How to get start with Pandas¶
In this notebook, I followed the examples in Python for Data Analysis to learn how to use Pandas.
from pandas import Series, DataFrame
import pandas as pd
obj = Series([4, 7, -5, 3])
The default index for the Series is integers starting from 0.
obj
print obj.values
print obj.index
index can be set by user
obj2 = Series([4, 7, -5, 3], index=['d', 'b', 'a', 'c'])
obj2
print obj2['a']
print "---"
obj2['d'] = 6
print obj2[['c', 'a', 'd']]
You can do anything you can do on numpy array, Series will just keep its index.
print obj2
print "---"
print obj2[obj2 > 0]
print "---"
print obj2 * 2
print "---"
import numpy as np
print np.exp(obj2)
Series looks just like a dict. Actually you can create a Series by a python dict.
sdata = {'Ohio': 35000, 'Texas': 71000, 'Oregon': 16000, 'Utah': 5000}
obj3 = Series(sdata)
obj3
You input the data with the index you assigned. See the example below. Utah no longer appears in obj4. Since there is no value for California in dict, the value is given as NaN.
states = ['California', 'Ohio', 'Oregon', 'Texas']

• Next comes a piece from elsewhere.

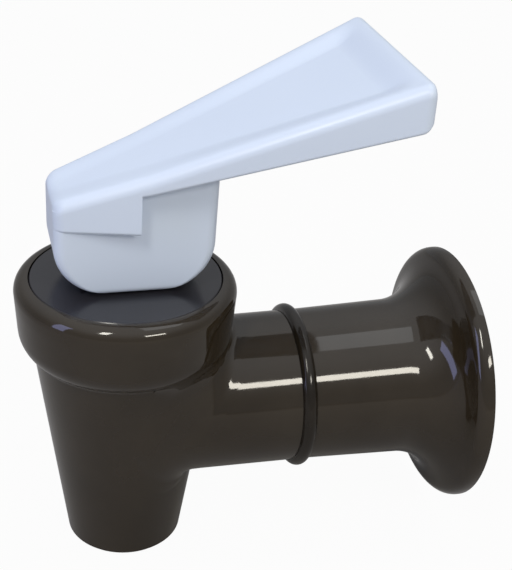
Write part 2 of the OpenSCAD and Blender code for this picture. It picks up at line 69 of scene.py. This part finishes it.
# Lever, in millimetres: u runs from the stem's axis to the free end, z from the blade's lower edge
REACH = 54.9
BLADE_LOW = 23.1
LEVER_LEN = 39.9
PAD_W = 34.4
BLADE_W = 12.78
BLADE_BACK = 11.4
BLADE_FRONT = 12.3
BLADE_LEAN = 0.5
HUB_H = 14.7
HUB_SLOPE = math.tan(math.radians(19.6))
PAD_SLOPE = math.tan(math.radians(22.4))
KINK_U = 2.0
SIDE_H = 7.1
THIN_H = 2.6
SKIRT_END = 0.7
SKIRT_Z = 10.5
RAIL_R = 1.7
TRAY_DEPTH = 1.1
TRAY_BLEND = 4.4
THIN_DISH = 0.3
TRAY_END = LEVER_LEN - RAIL_R - TRAY_BLEND
FLOOR_H = 1.9
UNDER_W = 2.6
UNDER_SLOPE = 0.8
UNDER_R = 0.6
END_R = 1.6
CAM_R = 7.2
BASE_R = 0.9
SLOT_W = 6.4
SLOT_HALF = 7.2
SLOT_ROOF = 2.2
PIN_R = 1.55
SOCKET_DEPTH = 1.9
GROOVE_DEPTH = 1.0
GROOVE_W = 2.6


def arc(centre, radius, start, end, steps):
    """Points on an arc; the angles are in degrees."""
    return [
        (centre[0] + radius * math.cos(math.radians(start + (end - start) * i / steps)),
         centre[1] + radius * math.sin(math.radians(start + (end - start) * i / steps)))
        for i in range(steps + 1)]


def top_z(u):
    return HUB_H + (min(u, KINK_U) + BLADE_BACK) * HUB_SLOPE + max(u - KINK_U, 0.0) * PAD_SLOPE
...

obj4 = Series(sdata, index=states)
obj4
pandas provides isnull and notnull to detect the missing data.
print obj4.isnull()
print '---'
print pd.isnull(obj4)
print '---'
print obj4.notnull()
print '---'
print pd.notnull(obj4)
When you add two Series, the values will be lined up by their indices.
print obj3
print '---'
print obj4
print '---'
print obj3 + obj4
User can give name to Series object and its index.
obj4.name = 'population'
obj4.index.name = 'state'
obj4
index of Series can be changed
obj.index = ['Bob', 'Steve', 'Jeff', 'Ryan']
obj
DataFrame¶
data = {'state': ['Ohio', 'Ohio', 'Ohio', 'Nevada', 'Nevada'],
'year': [2000, 2001, 2002, 2001, 2002],
'pop': [1.5, 1.7, 3.6, 2.4, 2.9]}
frame = DataFrame(data)
print frame
In ipython notebook, DataFrame can be shown as a table
frame
the columns will be sorted if you specify columns
DataFrame(data, columns=['year', 'state', 'pop'])

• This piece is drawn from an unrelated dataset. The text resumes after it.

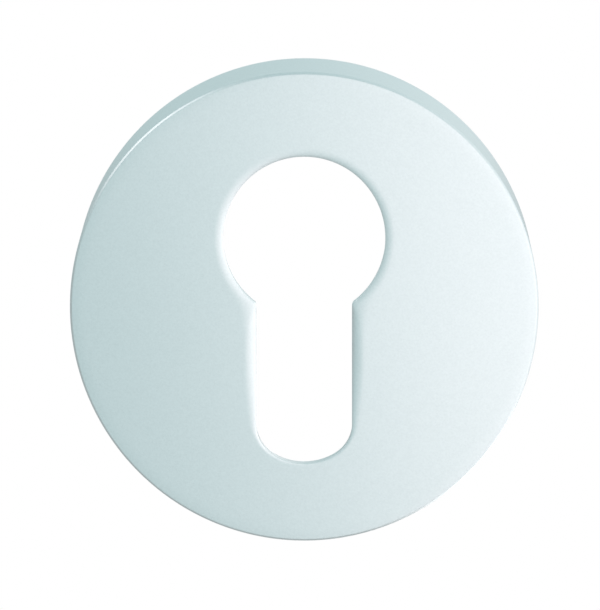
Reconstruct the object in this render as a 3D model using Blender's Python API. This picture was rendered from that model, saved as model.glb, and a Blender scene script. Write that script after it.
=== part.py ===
"""Round clip-on escutcheon for a euro profile lock cylinder.

Frame: metres. The door plane is Y = 0, the visible face looks along -Y, +Z is up, and the origin
is the rose's axis in the door plane. Lugs and screws reach into the door, towards +Y.
"""
import math

import bmesh
import bpy

# Cover: a shallow aluminium cap.
COVER_RADIUS = 0.0260
COVER_HEIGHT = 0.0080
COVER_FACE = 0.0015
COVER_WALL = 0.0012
COVER_CHAMFER = 0.00022
COVER_INNER_FILLET = 0.0005
RELEASE_NOTCH_WIDTH = 0.0080
RELEASE_NOTCH_DEPTH = 0.0012

# Euro profile opening of the cover: a round lobe over a slot with a flattened round end.
LOBE_RADIUS = 0.0090
LOBE_HEIGHT = 0.0076
SLOT_HALF_WIDTH = 0.0053
SLOT_BOTTOM = -0.0174
SLOT_BOTTOM_RADIUS = 0.0066
SLOT_SHOULDER_RADIUS = 0.0040
ROLL_WIDTH = 0.0012
ROLL_DEPTH = 0.0005

# Base under the cover. Its opening is larger and lower, so it stays hidden behind the cover's.
CLEARANCE = 0.0003
BASE_RADIUS = 0.0244
BASE_RIM_WALL = 0.0011
BASE_LEAD_IN = 0.0004
BASE_FRONT = -0.0062
BASE_FLOOR = -0.0037
BASE_OPENING_MARGIN = 0.0009
BASE_LOBE_EXTRA = 0.0004
BASE_LOBE_DROP = 0.0007
BASE_BOTTOM_DROP = 0.0015

# Weight-saving pockets in the back of the base, between bosses and ribs.
POCKET_DEPTH = 0.0020
POCKET_RADIUS = 0.0229
OPENING_WALL = 0.0014
RIB_WIDTH = 0.0010
RIB_ANGLES = (24, 156, 196, 270, 344)

# Steel plate laid in the base.
PLATE_FRONT = -0.0050
PLATE_THICKNESS = 0.0010

# Support lugs, tapped M4, riveted through base and plate.
LUG_SPACING = 0.0380
LUG_ANGLES = {"lug_right": 0, "lug_left": 180}
LUG_RADIUS = 0.0035
LUG_SEAT_DEPTH = 0.0012
LUG_REACH = 0.0080
LUG_END_CHAMFER = 0.0004
LUG_NECK_RADIUS = 0.0027
LUG_RIVET_RADIUS = 0.0034
LUG_RIVET_HEIGHT = 0.0005
LUG_BORE_RADIUS = 0.00165
LUG_BOSS_RADIUS = 0.0052

# Wood screws, 3.0 x 13 mm, countersunk at 90 degrees with a cross recess.
SCREW_CIRCLE = 0.0189
SCREW_ANGLES = {
    "screw_upper_right": 45,
    "screw_upper_left": 135,
    "screw_lower_left": 235,
    "screw_lower_right": 305,
}
SCREW_LENGTH = 0.0130
SCREW_RADIUS = 0.0015
SCREW_HEAD_RADIUS = 0.0029
SCREW_HEAD_EDGE = 0.0002
SCREW_TIP_LENGTH = 0.0028
SCREW_SINK_ROOM = 0.00035
SCREW_BOSS_RADIUS = 0.0044
RECESS_SPAN = 0.0032
RECESS_BLADE = 0.0007
RECESS_DEPTH = 0.0011
RECESS_TAPER = 0.5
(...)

Just like Series, if you input a column which is not in the data, it will display as NaN
frame2 = DataFrame(data, columns=['year', 'state', 'pop', 'debt'],
index=['one', 'two', 'three', 'four', 'five'])
frame2
frame2.columns
You can get column data in two ways
frame2['state']
frame2.year
You can get row data by ix
frame2.ix['three']
The column value can be changed by assignment.
frame2['debt'] = 16.5
frame2
frame2['debt'] = np.arange(5.)
frame2
val = Series([-1.2, -1.5, -1.7], index=['two', 'four', 'five'])
frame2['debt'] = val
frame2
A new column will be created if you assign value to a column which does not exist.

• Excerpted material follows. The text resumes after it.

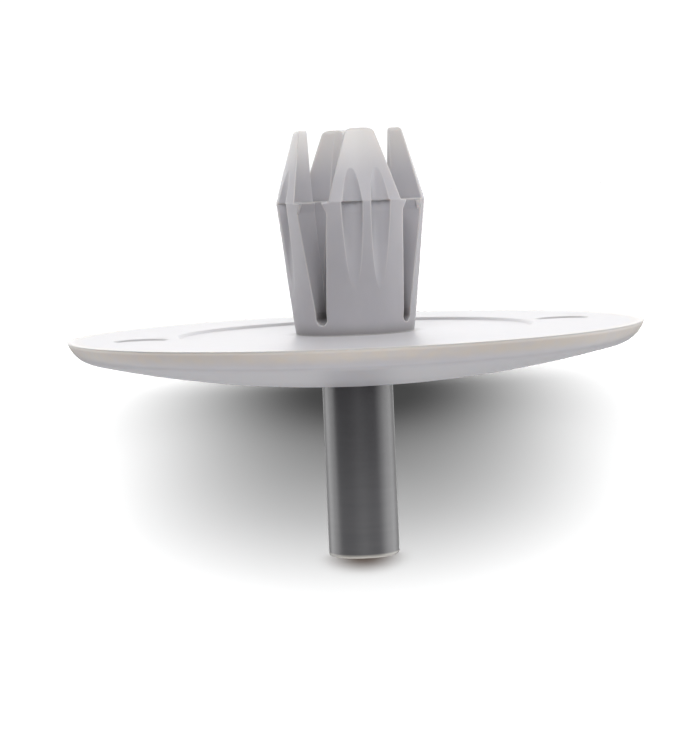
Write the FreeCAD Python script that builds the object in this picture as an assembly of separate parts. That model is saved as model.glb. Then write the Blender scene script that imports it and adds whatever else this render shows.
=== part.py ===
import FreeCAD, Part
import math
import os

from FreeCAD import Vector

# Plastic push rivet with a wide round head.
# The retainer is one moulding: a shallow domed head with a shank split into four fluted fingers.
# The drive pin is a plain round rod that stands out of the dome until it is pushed home.
# All sizes are in millimetres. The origin is on the shank's axis, in the flat seat that meets the
# panel. +Z runs up the shank to the finger tips, so the dome and the pin lie below the origin.

# Head: flat seat above, rounded rim, spherical dome below with a small flat round the pin
head_diameter = 34.0
head_rim_radius = 1.9
head_rim_drop = 0.90
head_dome_rise = 2.29
pin_flat_diameter = 7.0

# Shallow round recess in the seat, round the shank's foot, with a sloping wall
recess_diameter = 21.0
recess_depth = 0.16
recess_wall_run = 0.14

# Two ejector marks in the seat, opposite each other, with sloping walls
mark_count = 2
mark_diameter = 3.2
mark_depth = 0.09
mark_wall_run = 0.07
mark_circle_radius = 12.8

# Shank: a cone that opens from its foot up to the barb, then closes in towards the finger tips
foot_diameter = 7.00
foot_height = 0.50
collar_diameter = 7.18
barb_diameter = 8.80
barb_height = 7.60
tip_diameter = 6.30
tip_height = 11.82
tip_edge_radius = 0.30
shank_bore_diameter = 5.0
shank_bore_floor = 0.10

# Four fingers, parted by slots on the diagonals
finger_count = 4
slot_width = 0.76
slot_floor_height = 0.45
slot_straight_height = 1.20
slot_width_under_barb = 2.00
slot_width_over_barb = 2.38
slot_width_at_tip = 3.20

# Thin ears at the barb's corners, which reach a little way into the slots
ear_height = 0.60
ear_thickness = 0.08
ear_reach = 0.24
ear_depth = 0.30

# Two upright flutes in each finger's face, and the shallower ones over the barb, which lean in
flute_radius = 0.62
flute_offset = 0.87
flute_depth = 0.58
flute_start_height = 1.60
flute_depth_over_barb = 0.42
flute_lean_over_barb = 4.5

# Drive pin and its hole through the head
pin_diameter = 4.20
pin_clearance = 0.05
pin_protrusion = 10.33
pin_engagement = 2.50
pin_end_chamfer = 0.10
pin_lead_chamfer = 0.35

# Places worked out from the sizes above
finger_spacing = 360.0 / finger_count
head_radius = head_diameter / 2
seat_z = 0.0
recess_floor_z = seat_z - recess_depth
dome_radius = (head_radius ** 2 + head_dome_rise ** 2) / (2 * head_dome_rise)
dome_centre_z = seat_z - head_rim_drop - head_dome_rise + dome_radius
pin_flat_z = dome_centre_z - math.sqrt(dome_radius ** 2 - (pin_flat_diameter / 2) ** 2)
pin_hole_radius = pin_diameter / 2 + pin_clearance
pin_outer_z = pin_flat_z - pin_protrusion
pin_inner_z = pin_flat_z + pin_engagement

UP = Vector(0, 0, 1)
ORIGIN = Vector(0, 0, 0)
# cutters reach this far past what they cut
OVERLAP = 1.0
# points and heights closer than this are the same
NEAR = 0.001
# the most of the tip's wall that its rounding may take
TIP_WALL_SHARE = 0.9


def point(x, z):
    """A point of a profile drawn in the XZ plane."""
    return Vector(x, 0, z)


def closed_face(edges):
    """A flat face from edges that follow each other."""
    return Part.Face(Part.Wire(Part.__sortEdges__(edges)))


def polyline_edges(points):
    """Straight edges through the points, in order, left open. Points that coincide give no edge."""
    return [Part.makeLine(a, b) for a, b in zip(points, points[1:]) if (b - a).Length > NEAR]


def polygon_face(points):
    """A flat face inside straight edges through the points."""
    return closed_face(polyline_edges(points + points[:1]))


def revolve(face):
    """A full turn of a profile round the rivet's axis."""
    return face.revolve(ORIGIN, UP, 360)


def around(shape, count, spacing, start=0.0):
    """Copies of a shape round the axis, with their spacing and first angle in degrees."""
    copies = []
    for k in range(count):
        copy = shape.copy()
        copy.rotate(ORIGIN, UP, start + spacing * k)
        copies.append(copy)
    return copies


def arc(start, end, centre):
    """The shorter arc from start to end round a centre."""
    radius = (start - centre).Length
    middle = centre + ((start + end) * 0.5 - centre).normalize() * radius
    return Part.Arc(start, middle, end).toShape()


def rim_centre(seat_corner, dome_centre):
    """The middle of the rim's arc, which starts at the seat's corner and touches the dome from inside."""
    to_corner = seat_corner - dome_centre
    gap = to_corner.Length
    reach = dome_radius - head_rim_radius
    along = (gap ** 2 + reach ** 2 - head_rim_radius ** 2) / (2 * gap)
    aside = math.sqrt(reach ** 2 - along ** 2)
    direction = to_corner / gap
    inward = Vector(direction.z, 0, -direction.x)
    return dome_centre + direction * along + inward * aside


def head_solid():
    """The disc: flat seat, a rim that is one arc, the dome, which the arc meets smoothly, and its flat."""
    dome_centre = point(0, dome_centre_z)
    seat_corner = point(head_radius, seat_z)
    centre = rim_centre(seat_corner, dome_centre)
    rim_end = dome_centre + (centre - dome_centre).normalize() * dome_radius
    flat_edge = point(pin_flat_diameter / 2, pin_flat_z)
    edges = [
        arc(seat_corner, rim_end, centre),
        arc(rim_end, flat_edge, dome_centre),
    ]
    edges += polyline_edges([flat_edge, point(0, pin_flat_z), point(0, seat_z), seat_corner])
    return revolve(closed_face(edges))


def dish_cut(diameter, depth, wall_run):
    """A shallow round dish below the seat, whose wall slopes out to the diameter at the seat."""
    radius = diameter / 2
    return revolve(polygon_face([
        point(0, seat_z - depth),
        point(radius - wall_run, seat_z - depth),
        point(radius, seat_z),
        point(radius, seat_z + OVERLAP),
        point(0, seat_z + OVERLAP),
    ]))


def mark_cuts():
    """The ejector marks, on the line of two opposite fingers."""
    mark = dish_cut(mark_diameter, mark_depth, mark_wall_run)
    mark.translate(Vector(mark_circle_radius, 0, 0))
    return around(mark, mark_count, 360.0 / mark_count)


def shank_solid():
    """The fingers before they are parted and bored: foot, collar cone, barb and closing taper."""
    return revolve(polygon_face([
        point(0, recess_floor_z - OVERLAP),
        point(foot_diameter / 2, recess_floor_z - OVERLAP),
        point(foot_diameter / 2, recess_floor_z),
        point(collar_diameter / 2, foot_height),
        point(barb_diameter / 2, barb_height),
        point(tip_diameter / 2, tip_height),
        point(0, tip_height),
    ]))


def slot_cutter(reach):
    """One slot through the whole shank, drawn across its length.

    It has a round floor, runs straight past the collar and opens up the fingers. Just under the
    barb it closes again by the given reach, then steps out to the narrower closing taper.
    """
    half = slot_width / 2
    under_barb = slot_width_under_barb / 2
    floor_centre = slot_floor_height + half
    right_side = [
        (half, floor_centre),
        (half, slot_straight_height),
        (under_barb, barb_height - ear_height),
        (under_barb - reach, barb_height - ear_thickness),
        (under_barb - reach, barb_height),
        (slot_width_over_barb / 2, barb_height),
        (slot_width_at_tip / 2, tip_height),
        (slot_width_at_tip / 2, tip_height + OVERLAP),
    ]
    right = [point(x, z) for x, z in right_side]
    left = [point(-x, z) for x, z in reversed(right_side)]
    edges = polyline_edges(right + left)
    edges.append(Part.Arc(left[-1], point(0, slot_floor_height), right[0]).toShape())
    length = barb_diameter + 2 * OVERLAP
    face = closed_face(edges)
    face.translate(Vector(0, -length / 2, 0))
    return face.extrude(Vector(0, length, 0))


def slot_cuts():
    """The slots on the diagonals. Only the outermost part of each wall carries the ears."""
    core = Part.makeCylinder(barb_diameter / 2 - ear_depth, tip_height + 2 * OVERLAP)
    pair = [slot_cutter(ear_reach), slot_cutter(0.0).common(core)]
    cuts = []
    for cutter in pair:
        cuts += around(cutter, finger_count // 2, finger_spacing, finger_spacing / 2)
    return cuts


def flute_cuts():
    """The flutes, a pair in each finger: upright ones up to the barb and leaning ones over it."""
    face_at_flute = math.sqrt((barb_diameter / 2) ** 2 - flute_offset ** 2)
    bite = flute_radius + face_at_flute
    length = tip_height - barb_height + 2 * OVERLAP
    over_barb = Part.makeBox(2 * barb_diameter, 2 * barb_diameter, length,
                             Vector(-barb_diameter, -barb_diameter, barb_height))
    lean = math.radians(flute_lean_over_barb)
    leaning = Vector(-math.sin(lean), 0, math.cos(lean))
    cuts = []
    for side in (-1, 1):
        y = side * flute_offset
        under = Part.makeCylinder(flute_radius, barb_height - flute_start_height,
                                  Vector(bite - flute_depth, y, flute_start_height))
        over_centre = Vector(bite - flute_depth_over_barb, y, barb_height)
        over = Part.makeCylinder(flute_radius, length + OVERLAP, over_centre - leaning * OVERLAP, leaning)
        for flute in (under, over.common(over_barb)):
            cuts += around(flute, finger_count, finger_spacing)
    return cuts


def split_shank():
    """The shank parted into fingers, with rounded tips, then bored and fluted."""
    shank = shank_solid().cut(slot_cuts())
    tips = [e for e in shank.Edges if e.BoundBox.ZMin > tip_height - NEAR]
    tip_wall = (tip_diameter - shank_bore_diameter) / 2
    shank = shank.makeFillet(min(tip_edge_radius, TIP_WALL_SHARE * tip_wall), tips)
    bore_length = tip_height - shank_bore_floor
    bore = Part.makeCylinder(shank_bore_diameter / 2, bore_length + OVERLAP, point(0, shank_bore_floor))
    return shank.cut([bore] + flute_cuts())


def retainer():
    """Head and shank as one moulding, with the hole that carries the pin."""
    head = head_solid().cut([dish_cut(recess_diameter, recess_depth, recess_wall_run)] + mark_cuts())
    body = head.fuse(split_shank())
    hole_length = shank_bore_floor - pin_flat_z
    hole = Part.makeCylinder(pin_hole_radius, hole_length + 2 * OVERLAP, point(0, pin_flat_z - OVERLAP))
    return body.cut(hole).removeSplitter()


def drive_pin():
    """A round rod, chamfered at both ends, more steeply where it leads into the shank."""
    radius = pin_diameter / 2
    return revolve(polygon_face([
        point(0, pin_outer_z),
        point(radius - pin_end_chamfer, pin_outer_z),
        point(radius, pin_outer_z + pin_end_chamfer),
        point(radius, pin_inner_z - pin_lead_chamfer),
        point(radius - pin_lead_chamfer, pin_inner_z),
        point(0, pin_inner_z),
    ]))


def single_solid(shape):
    """The one solid in a result, so that a stray piece can't pass unseen."""
    if len(shape.Solids) != 1:
        raise ValueError("expected one solid, found %d" % len(shape.Solids))
    return shape.Solids[0]


os.makedirs("parts", exist_ok=True)
nodes = {"retainer": retainer(), "drive_pin": drive_pin()}
for name, shape in nodes.items():
    solid = single_solid(shape)
    print(name, "valid", solid.isValid(), "volume", round(solid.Volume, 2))
    solid.exportStep("parts/%s.step" % name)
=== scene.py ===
# %% [markdown]
# # A plastic push rivet
# This notebook dresses the CAD model of a push rivet: a wide, shallow domed head on a shank that
# is split into four fluted fingers, and the round pin that locks them when it is pushed home.
# The CAD model fixes every size and place, in metres, with the origin on the shank's axis in the
# flat seat and +Z towards the finger tips. Nothing here moves it, resizes it or adds to it. The
# two pieces get their plastics, and a table, light and a camera are set up round them.

# %% Load the CAD model
import math

import bpy
from mathutils import Matrix, Vector


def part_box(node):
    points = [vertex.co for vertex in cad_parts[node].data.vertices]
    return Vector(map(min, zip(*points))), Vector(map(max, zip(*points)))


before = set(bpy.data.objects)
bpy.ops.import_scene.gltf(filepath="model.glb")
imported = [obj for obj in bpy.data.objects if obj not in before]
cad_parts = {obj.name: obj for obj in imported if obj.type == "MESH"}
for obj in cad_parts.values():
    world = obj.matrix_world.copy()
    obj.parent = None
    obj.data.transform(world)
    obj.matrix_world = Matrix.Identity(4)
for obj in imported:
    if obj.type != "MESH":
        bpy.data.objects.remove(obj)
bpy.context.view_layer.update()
scene = bpy.context.scene
MM = 0.001

for name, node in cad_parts.items():
    low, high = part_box(name)
    size = (high - low) / MM
    print("%s: %d faces, %.2f x %.2f x %.2f mm" % (name, len(node.data.polygons), *size))

# %% [markdown]
# ## Where the camera stands
# The rivet is seen almost edge on, from a hand's breadth away and a little above the seat. The
# near and the far edge of the head, which is a true circle, fix the distance and the pitch. The
# camera could be turned by hand until it looks right, but a distance, three angles and a lens
# say the same thing in numbers that can be checked and changed.

# %% Camera
VIEW_TURN = math.radians(-12.5)
VIEW_PITCH = math.radians(4.57)
VIEW_ROLL = math.radians(2.36)
VIEW_DISTANCE = 149.5 * MM
VIEW_LENS = 120.26
AIM_RIGHT = -0.43 * MM
AIM_HEIGHT = -2.83 * MM
NEAREST_SEEN = 1 * MM
FARTHEST_SEEN = 100.0
UP = Vector((0, 0, 1))

to_right = Vector((math.cos(VIEW_TURN), math.sin(VIEW_TURN), 0))
away = Vector((-math.sin(VIEW_TURN), math.cos(VIEW_TURN), 0))
aim = to_right * AIM_RIGHT + UP * AIM_HEIGHT
back = UP * math.sin(VIEW_PITCH) - away * math.cos(VIEW_PITCH)

lens = bpy.data.cameras.new("camera")
lens.lens = VIEW_LENS
lens.clip_start = NEAREST_SEEN
lens.clip_end = FARTHEST_SEEN
camera = bpy.data.objects.new("camera", lens)
scene.collection.objects.link(camera)
facing = back.to_track_quat("Z", "Y").to_matrix().to_4x4()
roll = Matrix.Rotation(-VIEW_ROLL, 4, "Z")
camera.matrix_world = Matrix.Translation(aim + back * VIEW_DISTANCE) @ facing @ roll
scene.camera = camera
print("camera at", [round(v / MM, 2) for v in camera.location], "mm")

# %% [markdown]
# ## The table
# The rivet stands on the end of its pin, on a white table in front of nothing. The table is there
# for the camera and to catch the shade. It doesn't light the rivet, because the room, which is
# set up further on, does that. A pale table under ordinary lamps would be the other way. Here
# its colour is dark and its own lamp very strong, so that this lamp alone makes it white and
# the room's light can't wash out the shade that lies on it.

# %% Table
TABLE_SIZE = 6.0
TABLE_COLOUR = (0.06, 0.06, 0.06)
TABLE_ROUGHNESS = 0.9
pin_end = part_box("drive_pin")[0].z

bpy.ops.object.select_all(action="DESELECT")
bpy.ops.mesh.primitive_plane_add(size=TABLE_SIZE, location=(0, 0, pin_end))
table = bpy.context.object
table.name = "table"
table.visible_diffuse = False
table.visible_glossy = False
table_top = bpy.data.materials.new("table_top")
table_top.use_nodes = True
table_shader = table_top.node_tree.nodes["Principled BSDF"]
table_shader.inputs["Base Color"].default_value = (*TABLE_COLOUR, 1)
table_shader.inputs["Roughness"].default_value = TABLE_ROUGHNESS
table_shader.inputs["Specular IOR Level"].default_value = 0.0
table.data.materials.append(table_top)
print("table at", round(pin_end / MM, 2), "mm")

# %% [markdown]
# ## Sums in a node tree
# The room, the shade and both plastics are all drawn by sums on directions and places. The nodes
# could be added and linked one by one each time, but three small helpers keep the recipes short:
# one feeds a socket, and the others add a sum on numbers or on vectors.

# %% Sums
NUMBER_RESULTS = ("DOT_PRODUCT", "LENGTH")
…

frame2['eastern'] = frame2.state == 'Ohio'
frame2
delete a column by del
del frame2['eastern']
frame2
Another way to create DataFrame is by nesting dictionary
pop = {'Nevada': {2001: 2.4, 2002: 2.9},
'Ohio': {2000: 1.5, 2001: 1.7, 2002: 3.6}}
frame3 = DataFrame(pop)
frame3
frame3.T
frame3.index.name = 'year'
frame3.columns.name = 'state'
frame3
values will return a ndarray with the values in the DataFrame
frame3.values